The troubadour becomes the muse in Lail Arad’s ‘1934’, a song that marked the late Leonard Cohen’s 80th birthday three years ago. Arad imagines herself to be Cohen’s lover, “probably not more” and launches into a description of what the affair would be like. “I’d be high on hormones, you’d be low on cash. We’d uncork a bottle, smoke into the stash,” she sings, concluding however that, “It’s just a shame that you were born in 1934.”

Arad’s droll, gorgeous number, especially her veiled references to some of Cohen’s own muses and former lovers — Marianne Ihlen whom he met in Hydra, the inspiration behind ‘So Long Marianne’ and Suzanne Elrod whose photograph found itself on the cover of his album Death of A Ladies Man — was possibly the high point of the concert.
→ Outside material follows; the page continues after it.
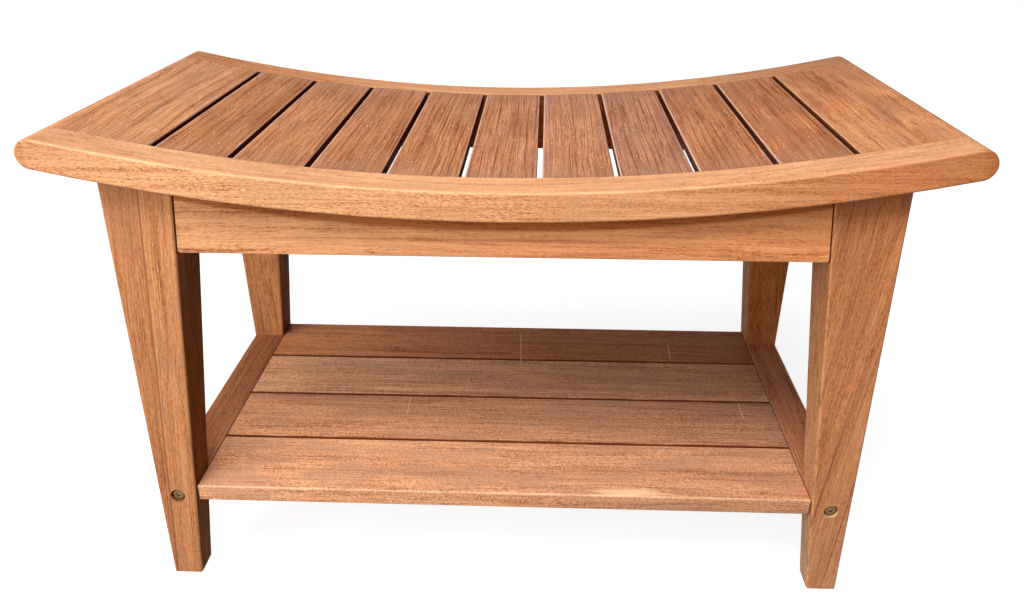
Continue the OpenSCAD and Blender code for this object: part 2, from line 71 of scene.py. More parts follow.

The third concert of The Hindu November Fest, was all about recapturing the folk-acoustic tradition of the 60s and the 70s, celebrating some of the greatest singer-songwriters of those times, taking you back to an era of protest movements, free love, Vietnam and Hippism. London-born Arad and her partner, Canadian-born JF Robitaille offered their audience music distilled to its bare essence: simple chords setting off verse that is profound, prophetic, introspective and poetic all at once. They were accompanied by percussionist MT Aditya Srinivasan, who gave their music an interesting twist: for instance, the anthemic notes of ‘Birds on the Wire’, a song Cohen frequently opened concerts with, was set-off by the complex percussion patterns on the kanjira.

The concert began with a cover by Simon & Garfunkel, ‘The Sound of Silence,’ the 1964 soft rock song that paradoxically led to both the duo’s break-up and break-through. This was followed by Robitaille belting out a couple of original numbers including one titled‘Missing you’ that is, as the name suggests, a rather sweet, wistful elegy to lost love. The song was number 4 on the Canadian Radio Charts, and it is easy to see why, soulful verse and melody always make for a pleasurable musical narrative.

Then Arad took over, offering her warm, witty music infused with endearing playfulness and joie de vivre. There are layers to her (her second album is rather appropriately called The Onion) and it showed. Her vocals oscillated between bold, jaunty brashness to alleviating, bluesy tones; sometimes she was the sultry seductress, at others she was a charming naivete.

From ‘Milo’ with its Nancy-Sinatra-style crooning to her her fantastic EU song that superimposed the Brexit referendum on a sad break-up, her metaphors were spot-on, her delivery compelling. Equally compelling was the duo’s first single together, ‘ We Got it Coming’, written in a snow-burnished Montreal that talked about falling in love in winter.

Cohen, Dylan and Joni Mitchell also found their way into the concert with the duo performing ‘You Ain’t Goin’ Nowhere’, ‘Famous Blue Raincoat’, and yes, ‘Tower of Song’, of course. Nice enough, but the original songs worked better than the covers. While Arad and Robitaille are excellent singers in their own right, they don’t quite manage to generate the visceral response that only Cohen’s gravelly rasp and Dylan’s rusty timbre can bring.

But these are indeed big boots to fill and the effort was admirable. Tower of Song offered music that would have been perfect inside a smoky, dark NYC pub: music that carried you with it and made you want to sway and sing along.